New research reveals Kiwis waste a staggering $1.8 billion on food every year - an eighth of what they buy each week.
Findings suggest those who eat out more than three times a week are the most likely to waste food, wasting 21 per cent of the food they purchase.
The research, commissioned by a divison of rural bank and agricultural farm finance firm RaboBank New Zealand, found 94 per cent of all New Zealanders waste food, despite 79 per cent admitting they don't like to.
Rabobank New Zealand chief executive Daryl Johnson says Kiwis are significantly underestimating how much food they are wasting, and the financial cost.
"New Zealanders are very aware of food waste on an individual level, but are less aware of the bigger impact," Johnson said.
"Seventy per cent of Kiwis underestimate how much we waste as a nation, which currently equates to 122,547 tonnes" - the equivalent of 350 Boeing 747 jumbo jets or 29 kilograms per person.
Rabobank recently announced the Kickstart Food global activation programme to accelerate the transition to a sustainable world food supply.
"The demand for food is set to rise considerably as a consequence of a growing and wealthier global population, with the world population forecast to increase by two billion people to more than nine billion by 2050.
"To meet this demand, world food production will have to increase by at least 60 per cent, while at the same time arable land and natural resources are nearing their limits," Johnson said.
"On a global scale, part of the solution to this challenge is to reduce wastage so that the food that we already produce reaches where it is needed."
The leading contributor to food waste - 55 per cent - was food going off before being eaten, research shows.
Fifteen per cent was found to be from unfinished food on our plates and 7 per cent was of food not tasting as good as expected.
"Farmers and agribusinesses work hard to produce what is among the best food in the world, and we need to do more to ensure it is not thrown away," Johnson said.
Jenny Marshall of Love Food Hate Waste, an organisation providing information to help Kiwis cut wastage, says overall awareness has grown.
"It's clear that Kiwis now recognise the scale of their own contribution, but until we repeat our bin audit research in 2019 it won't be clear if this increased awareness of food waste has led to behaviour change," Marshall said.

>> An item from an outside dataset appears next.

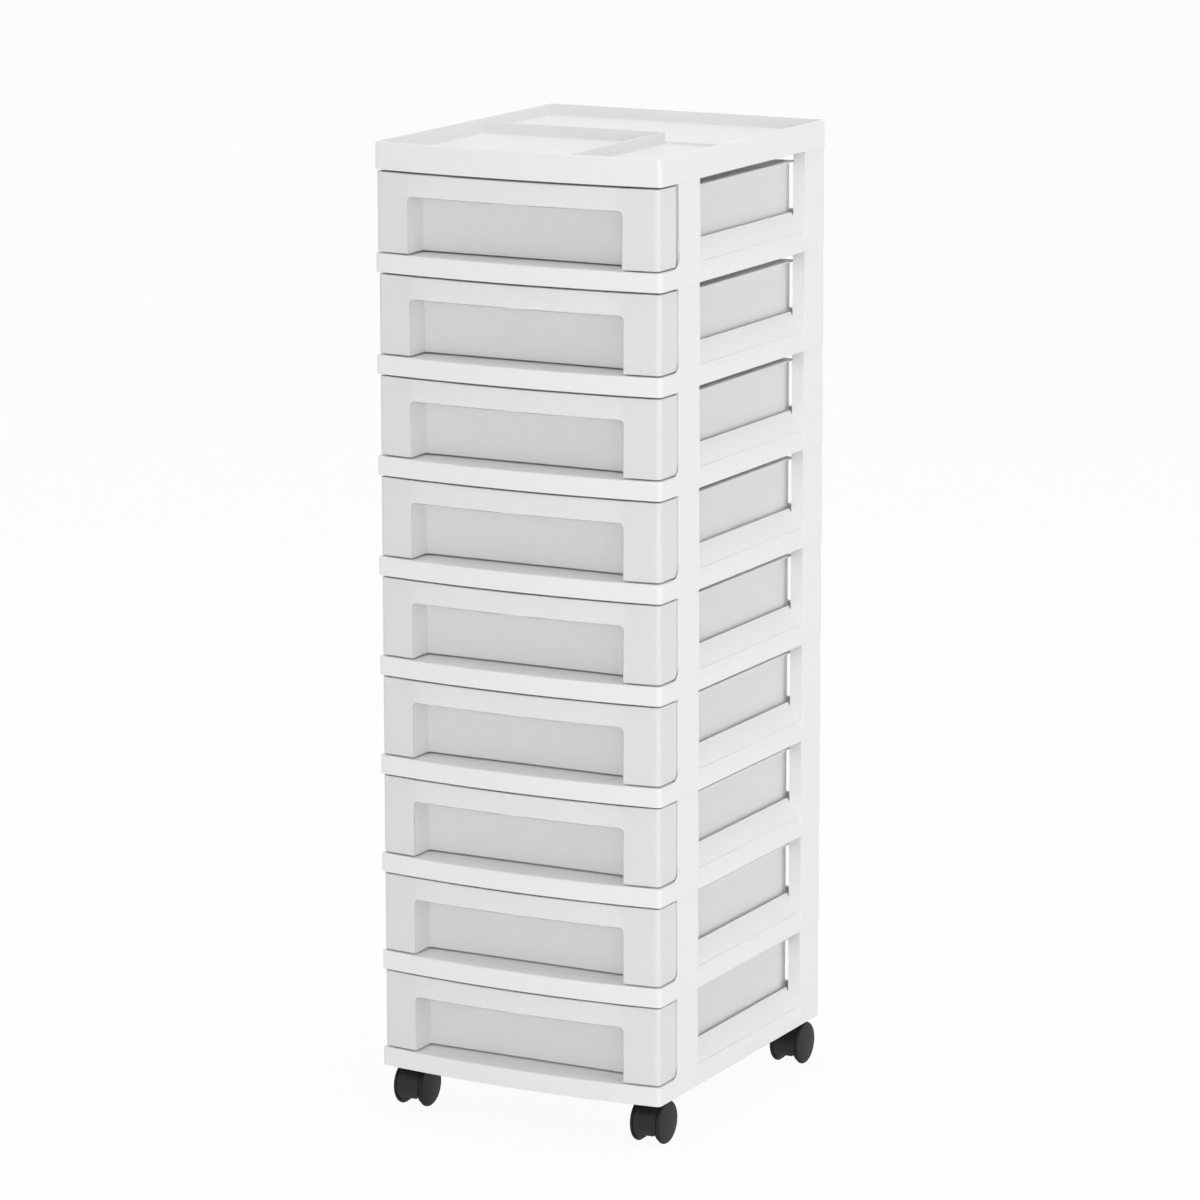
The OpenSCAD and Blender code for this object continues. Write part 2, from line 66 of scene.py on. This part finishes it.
# A frame: its lip's height, how far back from the front the lip's edge runs, the top of the
# strip under the sloped panels, how far the panels lean in for each metre up, and how far
# inside the frame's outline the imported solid's ribs end
LIP_TOP = 18.4 * MM
LIP_DEPTH = 30 * MM
STRIP_TOP = 11.0 * MM
PANEL_LEAN = 0.6228
RIB_END = 1.1 * MM

# A drawer: its top edge, its recess's half width and top, the window at the back of the
# recess, and how far its face stands behind the bow of the lips
DRAWER_TOP = 95.7 * MM
RECESS_SIDE = 113.0 * MM
RECESS_TOP = 73.8 * MM
WINDOW_Y = -144.5 * MM
FACE_INSET = 2.5 * MM

# The tray: its rim's height, how near its outline the rim's outer edge lies, and its floors
TRAY_RIM = 26.5 * MM
RIM_BAND = 2 * MM
TRAY_REAR_FLOOR = 14.5 * MM
TRAY_FRONT_FLOOR = 11.0 * MM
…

The survey found millennials wasted the most food, while Baby Boomers wasted the least. Millennials were also the generation that most underestimated the scale of New Zealand's annual food wastage, research suggests.
"It's often presumed that younger generations are more environmentally conscious, and therefore conscious of wastage. However, the survey found younger generations were more likely to eat out, were cooking meals from scratch less often, and were less likely to eat leftovers, compared with the older generations; all behaviours that are likely to contribute to the increased rate of food wastage amongst these age groups," Johnson said.
An average 16.8 per cent of New Zealand household spending goes towards food.